A Focal está registrada em nome da filha e de um funcionário de Cortegoso, e a CRLS, atualmente em nome do empresário e de sua mulher. A relação de Cortegoso com o PT tem mais de 20 anos e deslanchou após Lula assumir a Presidência em 2003. Os negócios suspeitos com o partido surgiram em 2005, quando Cortegoso e a Focal foram citados por Marcos Valério na CPI dos Correios como destinatários de dinheiro de caixa 2 do mensalão.
Em 2006, a Focal recebeu R$ 3,9 milhões da campanha à reeleição de Lula. Quatro anos depois, já com Dilma, os gastos do partido com a empresa chegaram a R$ 14,5 milhões.
Defesas
Procurado por meio de seu advogado, Márcio Decreci, Cortegoso não quis se pronunciar. Segundo o defensor, o caso está sob sigilo. Sobre os imóveis, a defesa de Bumlai afirma que a venda foi feita dentro da “mais estrita observância da legislação” e não há irregularidade no negócio.

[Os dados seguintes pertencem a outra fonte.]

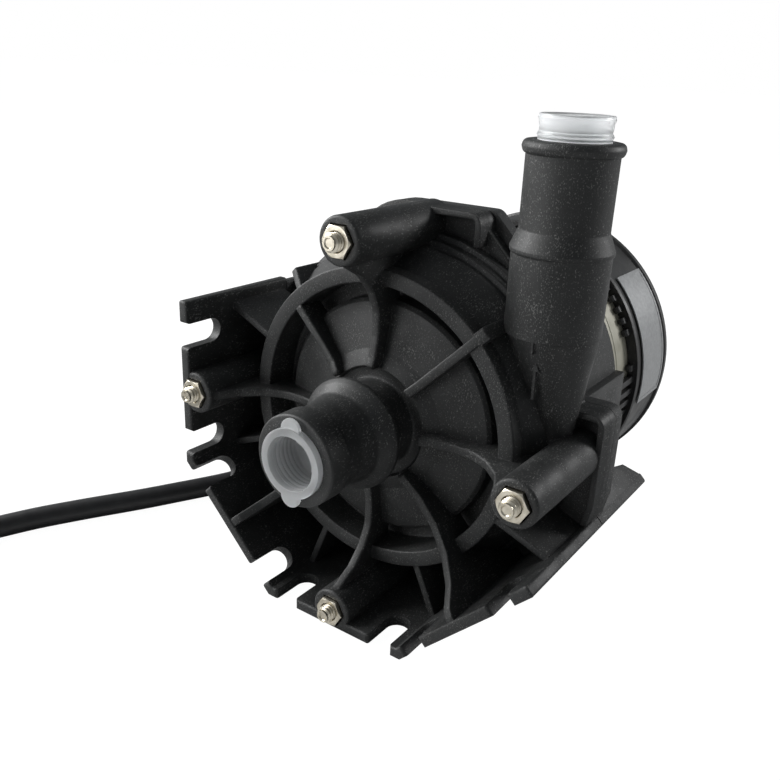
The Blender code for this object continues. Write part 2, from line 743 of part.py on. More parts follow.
def volute_casing():
    body = casing_turning()
    feet = slab("feet", trough_outline(FOOT_APOTHEM, FOOT_INSIDE, FOOT_END, FOOT_END), 0, SPLIT + 0.0012)
    flange = slab("flange", flange_outline(False), SPLIT - FLANGE_WALL - GAP, SPLIT + 0.0014)
    webs = gussets(RING_OUTER - 0.0010, RING_FRONT + 0.0002, SPLIT - 0.0010, GUSSET_ANGLES, GUSSET_WALL)
    solid = joined(body, [feet, flange, *bolt_bosses(), *webs, *casing_ribs(), *ear_rims(), *outlet_pipe(), flow_arrow()])
    cutters = foot_slots() + chamber_cutters() + bolt_cutters(-0.01, SPLIT + 0.004, True)
    cutters.append(half_space("split", SPLIT - GAP, SPLIT + 0.010))
    return finish(cut(solid, cutters), BLACK_PLASTIC)


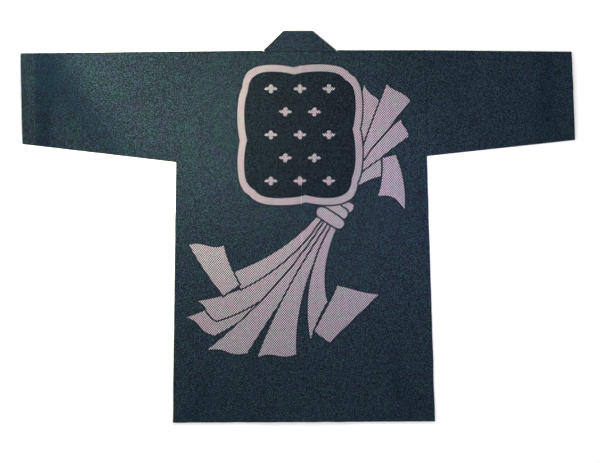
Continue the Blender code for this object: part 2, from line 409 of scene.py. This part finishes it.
# Cotton sheeting, piece-dyed with indigo. The dye takes unevenly, so it goes from navy to teal
# in clouds, and slubs in the yarn show as paler flecks. It is matt, with a faint nap. Real threads
# lie about 0.6 mm apart and slubs are as fine, so both are drawn as coarse as they need to show.
# In the troughs of the folds the colour is darkened and tinted blue: this is painted shade.
WEAVE_ACROSS = 0.00267
WEAVE_ALONG = 0.0030
WEAVE_CONTRAST = 1.7
FLECK = 0.0023
FLECK_CONTRAST = 2.35
STRAY_COLOUR = 0.08
CLOUD = 0.030
FADED_PATCH = 0.25
RELIEF_STRENGTH = 0.6
COTTON_RELIEF = 0.0006


def weave(tree):
    """Threads that pass over and under each other: a chequer of soft squares, from -1 to 1."""
    place = add_node(tree, "ShaderNodeTexCoord").outputs["Object"]
    axes = add_node(tree, "ShaderNodeSeparateXYZ", {0: place})
    waves = []
    for axis, spacing in (("X", WEAVE_ACROSS), ("Y", WEAVE_ALONG)):
        angle = add_node(tree, "ShaderNodeMath", {
            0: axes.outputs[axis], 1: math.pi / spacing}, operation="MULTIPLY")
        waves.append(add_node(tree, "ShaderNodeMath", {0: angle.outputs[0]}, operation="SINE").outputs[0])
    return add_node(tree, "ShaderNodeMath", {0: waves[0], 1: waves[1]}, operation="MULTIPLY").outputs[0]


def speckle(tree, contrast):
    """Flecks that vary by the contrast, with some stray colour, askew to the pattern's own grid."""
    place = add_node(tree, "ShaderNodeTexCoord").outputs["Object"]
    askew = add_node(tree, "ShaderNodeMapping", {"Vector": place, "Rotation": (0.6, 0.7, 0.5)})
    fleck = add_node(tree, "ShaderNodeTexNoise", {
        "Vector": askew.outputs["Vector"], "Scale": 1 / FLECK, "Detail": 0.0})
    step = add_node(tree, "ShaderNodeMapRange", {
        "Value": fleck.outputs["Fac"], "From Min": 0.38, "From Max": 0.66, "To Min": -1.0, "To Max": 1.2})
    grey = add_node(tree, "ShaderNodeMath", {0: contrast, 1: step.outputs[0]}, operation="POWER")
    colour = add_node(tree, "ShaderNodeVectorMath", {
        0: fleck.outputs["Color"], 1: (STRAY_COLOUR,) * 3, 2: (1 - STRAY_COLOUR / 2,) * 3,
    }, operation="MULTIPLY_ADD")
    both = add_node(tree, "ShaderNodeVectorMath", {
        0: grey.outputs[0], 1: colour.outputs[0]}, operation="MULTIPLY")
    return both.outputs[0]


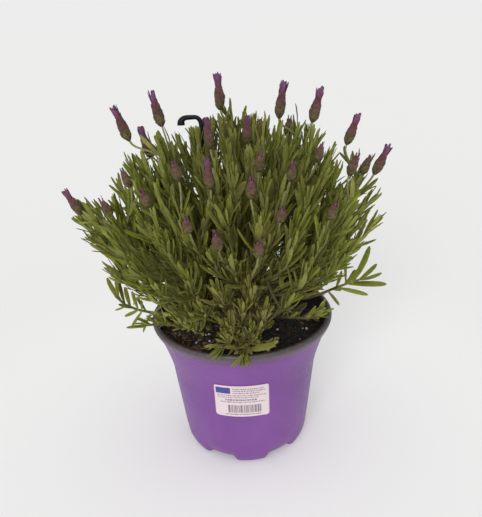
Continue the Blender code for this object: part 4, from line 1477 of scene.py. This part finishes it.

O advogado Flávio Caetano, da campanha de Dilma, informou que a Focal presta serviços de montagens de palanques em todo o País. “O papel da campanha é saber se a empresa existe, se tem capacidade para prestar os serviços no prazo, com a qualidade acertada e preço de mercado”, disse Caetano. “Não cabe à campanha saber da vida privada da empresa. O PT e o Instituto Lula não responderam à reportagem. As informações são do jornal O Estado de S. Paulo.